Grâce à la synergie mise en place entre architectes, urbanistes, écologues et citoyens préoccupés par le « mieux vivre », des solutions ont été pensées pour anticiper ce genre de catastrophes et réduire le nombre de victimes et les dégâts potentiels. « La ville s’est retournée contre la nature », raconte le documentaire. La série Naturopolis permet ainsi de découvrir, d’un continent à l’autre, tous ces signes encourageants qui participent à la création d’un paradigme réconciliant enfin la nature avec la civilisation urbaine.
Trésors de la nature
L’exemple le plus éloquent de ce nouveau paradigme à l’œuvre est celui des animaux emblématiques de certaines villes, qui reviennent dans leur milieu urbain après l’avoir longtemps déserté. À New York, le coyote de Gotham traîne de nouveau du côté du Bronx. À Rio, les caïmans et les capybaras, des gros rongeurs, réinvestissent certains quartiers. À Tokyo, décrite comme une « ville amibe, toujours détruite, toujours reconstruite », les tanuki, de drôles de petits ratons-laveurs, vivent en plein cœur de la ville, dans le parc Meiji. Ces animaux porte-bonheur sont le signe d’un écosystème de plus en plus sain dans la capitale nippone. Ainsi, si la baie de Tokyo « a été sacrifiée sur l’autel de la croissance », les citoyens sont bien déterminés à sauvegarder la forêt de Samaya, devenue un véritable enjeu de conservation. Le documentaire soulève aussi la question du satoyama, un terme qui désigne la campagne japonaise « gracieuse », mais aussi et surtout les liens qui unissent l’homme à celle-ci. Le satoyama implique « une gestion intelligente des trésors de la nature ». Les autorités s’imprègnent de cette philosophie pour définir la politique urbanistique de la ville et faire face aux défis qui se posent à Tokyo, mégapole de plus de 20 millions d’habitants.
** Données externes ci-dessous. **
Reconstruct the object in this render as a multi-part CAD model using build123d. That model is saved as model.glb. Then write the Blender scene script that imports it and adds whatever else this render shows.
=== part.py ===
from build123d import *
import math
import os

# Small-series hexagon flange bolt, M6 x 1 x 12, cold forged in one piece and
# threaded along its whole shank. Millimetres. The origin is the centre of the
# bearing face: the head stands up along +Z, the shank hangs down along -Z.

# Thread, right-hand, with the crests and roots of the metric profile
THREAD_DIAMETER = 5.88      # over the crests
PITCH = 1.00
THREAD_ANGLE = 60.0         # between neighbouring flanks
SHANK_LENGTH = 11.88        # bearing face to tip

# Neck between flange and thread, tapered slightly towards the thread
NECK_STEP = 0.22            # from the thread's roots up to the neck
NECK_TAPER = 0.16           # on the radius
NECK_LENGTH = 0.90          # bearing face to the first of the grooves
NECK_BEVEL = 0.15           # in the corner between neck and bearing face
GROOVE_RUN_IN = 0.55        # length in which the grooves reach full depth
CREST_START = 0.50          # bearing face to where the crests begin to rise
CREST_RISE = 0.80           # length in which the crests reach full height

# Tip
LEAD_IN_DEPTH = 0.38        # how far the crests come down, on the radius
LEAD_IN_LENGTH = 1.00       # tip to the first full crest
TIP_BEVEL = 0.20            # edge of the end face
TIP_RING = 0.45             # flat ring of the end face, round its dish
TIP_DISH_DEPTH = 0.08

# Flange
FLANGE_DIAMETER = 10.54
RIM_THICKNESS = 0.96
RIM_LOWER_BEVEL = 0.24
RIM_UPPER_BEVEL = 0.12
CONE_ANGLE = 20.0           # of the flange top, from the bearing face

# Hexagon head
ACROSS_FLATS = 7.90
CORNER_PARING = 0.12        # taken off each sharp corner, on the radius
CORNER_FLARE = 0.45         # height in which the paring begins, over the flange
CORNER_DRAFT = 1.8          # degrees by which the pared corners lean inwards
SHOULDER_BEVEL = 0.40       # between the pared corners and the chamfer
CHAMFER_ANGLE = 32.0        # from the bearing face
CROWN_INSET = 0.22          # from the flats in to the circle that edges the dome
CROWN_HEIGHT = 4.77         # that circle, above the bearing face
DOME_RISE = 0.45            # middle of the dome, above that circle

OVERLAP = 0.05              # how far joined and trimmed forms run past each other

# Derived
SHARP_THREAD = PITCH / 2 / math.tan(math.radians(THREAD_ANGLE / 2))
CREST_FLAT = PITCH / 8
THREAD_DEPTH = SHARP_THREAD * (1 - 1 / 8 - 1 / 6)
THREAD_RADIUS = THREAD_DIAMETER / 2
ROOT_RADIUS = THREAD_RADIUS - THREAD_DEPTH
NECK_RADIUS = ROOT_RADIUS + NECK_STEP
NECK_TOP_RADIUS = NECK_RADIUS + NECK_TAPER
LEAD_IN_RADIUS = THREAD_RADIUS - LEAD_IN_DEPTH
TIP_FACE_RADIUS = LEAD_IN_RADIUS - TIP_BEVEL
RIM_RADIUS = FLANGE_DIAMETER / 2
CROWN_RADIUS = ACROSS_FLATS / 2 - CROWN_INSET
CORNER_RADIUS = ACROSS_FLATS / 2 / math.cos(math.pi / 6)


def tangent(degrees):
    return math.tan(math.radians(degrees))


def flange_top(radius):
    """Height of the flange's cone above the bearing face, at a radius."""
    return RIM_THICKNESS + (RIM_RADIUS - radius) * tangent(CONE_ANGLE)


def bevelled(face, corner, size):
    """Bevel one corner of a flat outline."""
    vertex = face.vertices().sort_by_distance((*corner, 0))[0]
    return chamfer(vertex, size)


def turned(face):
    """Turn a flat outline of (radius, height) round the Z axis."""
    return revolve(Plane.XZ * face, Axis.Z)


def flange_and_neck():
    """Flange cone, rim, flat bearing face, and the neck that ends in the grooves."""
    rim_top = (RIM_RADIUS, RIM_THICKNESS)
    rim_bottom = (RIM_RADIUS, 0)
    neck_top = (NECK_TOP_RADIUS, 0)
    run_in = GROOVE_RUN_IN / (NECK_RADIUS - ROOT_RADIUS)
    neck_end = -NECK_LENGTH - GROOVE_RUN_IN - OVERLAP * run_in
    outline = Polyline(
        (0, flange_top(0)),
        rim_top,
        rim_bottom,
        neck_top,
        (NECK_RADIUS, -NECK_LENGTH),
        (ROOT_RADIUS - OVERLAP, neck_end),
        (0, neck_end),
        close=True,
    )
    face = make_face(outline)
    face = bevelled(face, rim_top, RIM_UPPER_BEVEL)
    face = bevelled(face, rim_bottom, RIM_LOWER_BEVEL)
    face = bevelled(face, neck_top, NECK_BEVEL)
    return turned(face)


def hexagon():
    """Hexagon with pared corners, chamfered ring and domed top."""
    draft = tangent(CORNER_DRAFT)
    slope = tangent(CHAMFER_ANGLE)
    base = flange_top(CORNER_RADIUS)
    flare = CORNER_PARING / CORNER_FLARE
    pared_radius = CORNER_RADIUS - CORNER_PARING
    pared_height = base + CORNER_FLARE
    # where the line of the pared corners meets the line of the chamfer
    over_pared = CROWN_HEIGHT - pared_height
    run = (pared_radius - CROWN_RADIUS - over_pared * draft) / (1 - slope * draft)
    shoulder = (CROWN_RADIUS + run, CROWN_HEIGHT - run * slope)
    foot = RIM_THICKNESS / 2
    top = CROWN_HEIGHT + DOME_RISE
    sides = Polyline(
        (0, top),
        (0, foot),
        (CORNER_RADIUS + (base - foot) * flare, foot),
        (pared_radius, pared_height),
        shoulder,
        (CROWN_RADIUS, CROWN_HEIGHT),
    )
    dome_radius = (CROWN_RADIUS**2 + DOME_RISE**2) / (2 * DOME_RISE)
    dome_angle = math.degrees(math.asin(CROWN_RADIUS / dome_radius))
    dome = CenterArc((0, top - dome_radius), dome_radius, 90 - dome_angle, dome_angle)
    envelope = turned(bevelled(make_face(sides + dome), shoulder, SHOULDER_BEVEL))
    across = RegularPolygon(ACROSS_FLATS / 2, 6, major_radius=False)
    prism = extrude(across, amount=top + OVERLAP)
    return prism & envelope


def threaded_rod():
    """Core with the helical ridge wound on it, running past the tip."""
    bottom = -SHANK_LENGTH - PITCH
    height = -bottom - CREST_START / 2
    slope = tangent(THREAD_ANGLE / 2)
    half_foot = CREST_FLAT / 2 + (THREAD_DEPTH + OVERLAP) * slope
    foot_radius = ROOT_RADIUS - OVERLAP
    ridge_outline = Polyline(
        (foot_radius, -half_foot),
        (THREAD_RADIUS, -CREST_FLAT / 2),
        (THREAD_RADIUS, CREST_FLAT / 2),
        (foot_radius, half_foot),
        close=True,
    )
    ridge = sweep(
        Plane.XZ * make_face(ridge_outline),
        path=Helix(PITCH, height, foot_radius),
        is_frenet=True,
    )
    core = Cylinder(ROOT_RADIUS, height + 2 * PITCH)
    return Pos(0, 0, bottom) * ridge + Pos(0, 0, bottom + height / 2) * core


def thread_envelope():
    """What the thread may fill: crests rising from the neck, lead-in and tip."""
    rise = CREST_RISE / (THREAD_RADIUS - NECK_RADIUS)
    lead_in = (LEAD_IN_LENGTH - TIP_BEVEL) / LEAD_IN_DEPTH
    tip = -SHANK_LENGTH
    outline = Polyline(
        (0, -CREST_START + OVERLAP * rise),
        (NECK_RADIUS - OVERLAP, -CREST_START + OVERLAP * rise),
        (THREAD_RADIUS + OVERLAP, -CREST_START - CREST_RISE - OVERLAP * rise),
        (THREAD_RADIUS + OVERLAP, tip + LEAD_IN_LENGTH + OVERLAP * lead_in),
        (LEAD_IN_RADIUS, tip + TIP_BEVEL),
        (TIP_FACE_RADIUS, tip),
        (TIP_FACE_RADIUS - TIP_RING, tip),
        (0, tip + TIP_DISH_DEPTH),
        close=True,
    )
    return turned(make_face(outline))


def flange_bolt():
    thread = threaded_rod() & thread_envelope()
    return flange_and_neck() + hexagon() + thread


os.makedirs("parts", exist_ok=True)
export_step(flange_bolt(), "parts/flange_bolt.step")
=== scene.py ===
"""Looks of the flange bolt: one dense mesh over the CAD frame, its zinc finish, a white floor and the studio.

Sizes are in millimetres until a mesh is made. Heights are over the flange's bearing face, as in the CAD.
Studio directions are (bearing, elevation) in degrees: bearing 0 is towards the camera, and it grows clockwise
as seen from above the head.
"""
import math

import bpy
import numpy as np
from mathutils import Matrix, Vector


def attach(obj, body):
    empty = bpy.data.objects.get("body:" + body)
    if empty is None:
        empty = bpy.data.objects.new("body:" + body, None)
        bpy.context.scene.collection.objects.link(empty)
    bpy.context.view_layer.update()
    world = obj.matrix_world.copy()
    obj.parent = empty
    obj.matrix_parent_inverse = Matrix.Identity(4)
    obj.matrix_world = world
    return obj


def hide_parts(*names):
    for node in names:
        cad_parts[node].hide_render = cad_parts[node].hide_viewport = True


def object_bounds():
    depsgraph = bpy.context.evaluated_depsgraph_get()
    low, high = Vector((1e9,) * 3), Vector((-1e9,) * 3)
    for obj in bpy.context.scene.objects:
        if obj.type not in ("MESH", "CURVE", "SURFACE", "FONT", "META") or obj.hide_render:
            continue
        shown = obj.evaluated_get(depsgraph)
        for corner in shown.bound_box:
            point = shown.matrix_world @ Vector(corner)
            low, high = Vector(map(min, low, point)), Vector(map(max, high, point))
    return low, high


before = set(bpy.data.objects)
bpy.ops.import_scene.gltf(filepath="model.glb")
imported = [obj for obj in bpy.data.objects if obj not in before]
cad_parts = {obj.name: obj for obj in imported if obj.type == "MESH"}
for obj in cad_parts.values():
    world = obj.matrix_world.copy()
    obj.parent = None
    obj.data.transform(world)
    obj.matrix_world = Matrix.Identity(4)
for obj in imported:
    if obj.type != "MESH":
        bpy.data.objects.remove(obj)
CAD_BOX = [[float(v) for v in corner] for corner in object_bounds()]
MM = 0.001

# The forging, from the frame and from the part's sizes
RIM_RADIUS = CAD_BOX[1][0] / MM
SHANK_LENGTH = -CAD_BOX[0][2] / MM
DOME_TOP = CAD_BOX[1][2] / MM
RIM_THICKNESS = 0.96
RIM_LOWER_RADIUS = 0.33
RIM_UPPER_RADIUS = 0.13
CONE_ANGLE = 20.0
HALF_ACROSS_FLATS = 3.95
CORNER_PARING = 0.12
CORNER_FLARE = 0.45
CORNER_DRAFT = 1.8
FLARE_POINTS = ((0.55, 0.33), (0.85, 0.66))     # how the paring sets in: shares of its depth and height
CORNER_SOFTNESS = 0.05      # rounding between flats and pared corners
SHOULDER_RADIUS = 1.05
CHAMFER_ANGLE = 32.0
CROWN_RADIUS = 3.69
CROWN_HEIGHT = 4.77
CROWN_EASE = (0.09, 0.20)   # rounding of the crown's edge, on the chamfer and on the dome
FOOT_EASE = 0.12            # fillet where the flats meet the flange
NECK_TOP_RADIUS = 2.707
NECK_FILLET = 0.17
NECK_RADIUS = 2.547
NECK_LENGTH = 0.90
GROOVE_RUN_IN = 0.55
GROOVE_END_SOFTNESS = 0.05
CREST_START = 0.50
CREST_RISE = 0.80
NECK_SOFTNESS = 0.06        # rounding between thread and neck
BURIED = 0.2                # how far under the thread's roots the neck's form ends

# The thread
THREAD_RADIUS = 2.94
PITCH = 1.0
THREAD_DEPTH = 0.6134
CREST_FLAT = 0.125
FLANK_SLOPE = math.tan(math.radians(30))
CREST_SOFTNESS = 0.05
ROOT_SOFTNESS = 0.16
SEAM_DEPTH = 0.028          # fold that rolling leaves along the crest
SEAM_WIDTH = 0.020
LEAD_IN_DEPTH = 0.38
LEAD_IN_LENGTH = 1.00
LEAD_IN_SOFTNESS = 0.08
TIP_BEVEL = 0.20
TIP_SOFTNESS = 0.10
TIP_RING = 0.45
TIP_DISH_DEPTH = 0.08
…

Ce modèle de savoir-faire japonais pourra-t-il faire des émules et s’exporter demain ailleurs dans le monde ?
Big Data et Big Brother
La série consacrée aux « villes du futur » met aussi en lumière les limites intrinsèques à certains projets de villes nouvelles comme Songdo, en Corée du Sud, Tianjin Eco-City, en Chine, ou encore King Abdullah Economic City, en Arabie Saoudite. La construction de cette dernière, entièrement privatisée, devrait s’achever en 2035 avec un budget de 100 milliards de dollars. Un bon exemple de ces « villes vendues en kit ». Dans ces villes ubiquitaires et ultraconnectées, certains habitants avouent sacrifier leur intimité au nom de la sécurité. À Songdo et Tianjin, un ordinateur central gère toutes les données pour obtenir des informations sur le trafic, la météo ou la criminalité. « Il faut construire les villes en 8 ou 10 ans, un modèle reproductible est nécessaire. Cela ne signifie pas que les villes se ressembleront, mais les principes seront similaires » rappelle un ingénieur de chez Cisco pour évoquer la construction de villes nouvelles au Yémen, en Équateur ou au Vietnam. Mais « peuvent-elles être autre chose que des vitrines technologiques ? », interroge le documentaire. Et que se passerait-t-il en cas de panne pour ces villes 100% connectées ? Pour Daniel Kaplan, cofondateur de la Fondation Internet Nouvelle Génération, ces villes sans âme s’apparentent à « des enclaves pour des personnes aisées, dont le côté homogène pourrait s’avérer dangereux. » Les fermes verticales et les villes intelligentes, avec les perspectives d’autosuffisance alimentaires et les économies d’énergie qu’elles promettent, pourraient rapidement ringardiser ces villes nouvelles un peu trop aseptisées.